# Trap or Snare for Coyote Fence Crossing?



## Davexx1

Coyote trappers:

I have found where some coyotes are crossing under the bottom strand of a barbed wire fence.  The trail and crossing is well defined, narrow, and appears to be used daily.

Seems like a perfect place for a snare, but what would be best?

Do snares work well for coyotes?

This will be a coyote removal effort.

Thanks, Dave


----------



## boarbutcher

Yeah the snares will work on the yotes. If you can get your hands on the predator maddnes 3 dvd it shows how to make them and set them out. They catch alot w/them on fences.


----------



## GAJoe

Don't let the Game Warden find a snare more than 10 ft from water, according to my local Game Warden. And you'll have to get a trapping license, I.D. tag your traps,........
http://www.georgiawildlife.org/documentdetail.aspx?docid=16&pageid=1&category=fishing
GAJoe


----------



## watashot89

GAJoe said:


> Don't let the Game Warden find a snare more than 10 ft from water, according to my local Game Warden. And you'll have to get a trapping license, I.D. tag your traps,........
> http://www.georgiawildlife.org/documentdetail.aspx?docid=16&pageid=1&category=fishing
> GAJoe




Yeah, snares are illegal in GA unless within 10 ft from water for beaver.


----------



## siberian1

Snares are illegal and Im glad they are.


----------



## deedly

Why not just set a steel trap there. Snares are legal for beavers only and must be within 10 feet of the water like mentioned above, but if you need one I have some. I could part with one. Just PM me.


----------



## John Porter

Trail sets before and after the fence will catch yotes. Put the trap on a drag and the area will be saved for another trap. Set steppings sticks infront and back of trap to gide the foot into the trap.


----------



## Throwback

deedly said:


> Why not just set a steel trap there. Snares are legal for beavers only and must be within 10 feet of the water like mentioned above, but if you need one I have some. I could part with one. Just PM me.

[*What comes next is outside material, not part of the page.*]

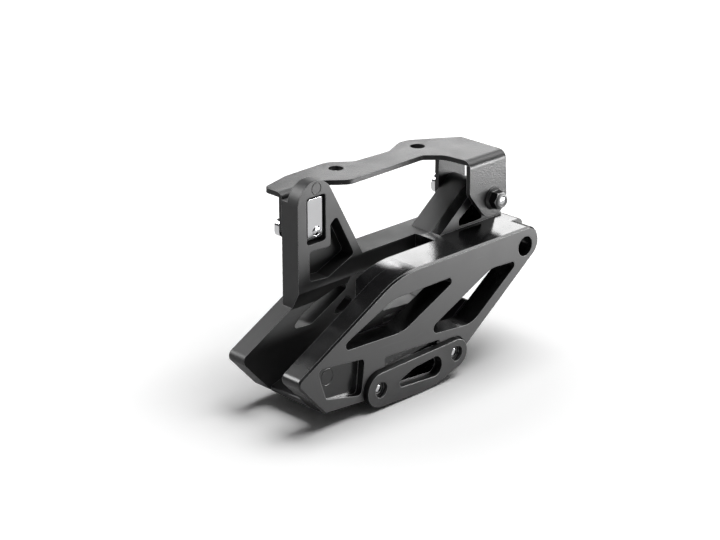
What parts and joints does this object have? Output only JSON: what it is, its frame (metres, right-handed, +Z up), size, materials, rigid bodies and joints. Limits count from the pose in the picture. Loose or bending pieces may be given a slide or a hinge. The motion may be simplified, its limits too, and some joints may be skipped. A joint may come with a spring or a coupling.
{
  "type": "motorcycle chain guide",
  "caption": "Moulded motorcycle chain guide with windowed walls, a slotted roof, an oval link plate and a folded steel bracket bolted to two towers.",
  "frame": {"origin": "below the middle of the whole guide, at the height of the wear block's flat underside", "axes": "+X from the nose to the rear ear along the chain's run, +Y from the near wall with the link plate to the far wall, +Z up"},
  "size_m": [0.2, 0.079, 0.1313],
  "materials": {
    "black_plastic": "satin moulded",
    "wear_plastic": "smooth moulded",
    "plate_plastic": "fine satin",
    "coated_steel": "fine textured powder coat",
    "zinc_steel": "bright zinc plated",
    "black_steel": "black oxide",
    "nylon": "smooth"
  },
  "bodies": {
    "root": {"guide_body": "black_plastic", "wear_block": "wear_plastic", "link_plate": "plate_plastic", "mounting_bracket": "coated_steel", "front_bolt": "zinc_steel", "front_nut_plate": "zinc_steel", "front_lock_plate": "zinc_steel", "front_sleeve": "zinc_steel", "rear_bolt": "zinc_steel", "rear_nut": "black_steel", "rear_nut_ring": "nylon", "rear_lock_plate": "zinc_steel", "rear_sleeve": "zinc_steel", "link_bolt_front": "zinc_steel", "link_washer_front": "zinc_steel", "link_sleeve_front": "zinc_steel", "link_bolt_rear": "zinc_steel", "link_washer_rear": "zinc_steel", "link_sleeve_rear": "zinc_steel"}
  },
  "joints": []
}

Steel traps are illegal in Fl. 

T


----------



## Davexx1

From what I have read, there is much more to "trapping" coyotes than just setting a trap.  It seems the new traps have to be boiled, seasoned, dyed, waxed, and some other stuff.  The set location has to be carefully selected and prepared in 100% scent free conditions, special scent bait/attractant has to be used, wax paper over trigger pan, then sift dirt all over it all.  I am sure there is more to it than that and definitely is not as easy as it sounds.

Dave


----------



## Throwback

Davexx1 said:


> From what I have read, there is much more to "trapping" coyotes than just setting a trap.  It seems the new traps have to be boiled, seasoned, dyed, waxed, and some other stuff.  The set location has to be carefully selected and prepared in 100% scent free conditions, special scent bait/attractant has to be used, wax paper over trigger pan, then sift dirt all over it all.  I am sure there is more to it than that and definitely is not as easy as it sounds.
> 
> Dave



It's a LOT more complex than many want you to believe. 


T


----------



## watashot89

Just set some legholds a couple feet away from the fence and about a foot off his trail. So when he comes through it'll be right there for him to see.


----------



## ToLog

Throwback said:


> It's a LOT more complex than many want you to believe.
> 
> 
> T



so, is the intent to reduce the amount of discussion related to the use of snares in legimate configurations?

i mean, while attempting to snare a coyote, and a wild/feral hog is snared by mistake, should there be a special dispensation for the incorrect catching of a species? 
i'm talking about in those states/locales where snaring is legal.


----------



## Throwback

watashot89 said:


> Just set some legholds a couple feet away from the fence and about a foot off his trail. So when he comes through it'll be right there for him to see.



They're illegal in FL. 


T


----------



## Zeus01

The snares are legal in FL, and they work real well. I have caught several in the same fence crossing over the last year. I would wear rubber boots and rubber gloves while setting it. You will catch anything that comes through the whole, so be sure you don't catch somebody's pet.


----------



## Coastie

siberian1 said:


> Snares are illegal and Im glad they are.



This guy is posting from Florida, I don't know that snares are illegal there. The snares in use today are not the same as those of years gone bye and are available in a number of different sizes and styles for anything from Bears on down the list of furbeares. Before anybody gets their knickers in a twist, yes it is still legal to trap Bears in some states although not in Georgia or most others.  A foothold trap, properly set in the situation he describes would work very well but is more expensive, heavier to carry if you are running a line of sets and more difficult to set properly.


----------



## siberian1

Snares are illegal in GA.  I think you can use them for beavers within 10 feet of water but besides that they are illegal.


----------



## Toxic

There aint no telling what made that trail....just my $.02 
 its probly used by everything in the area.


----------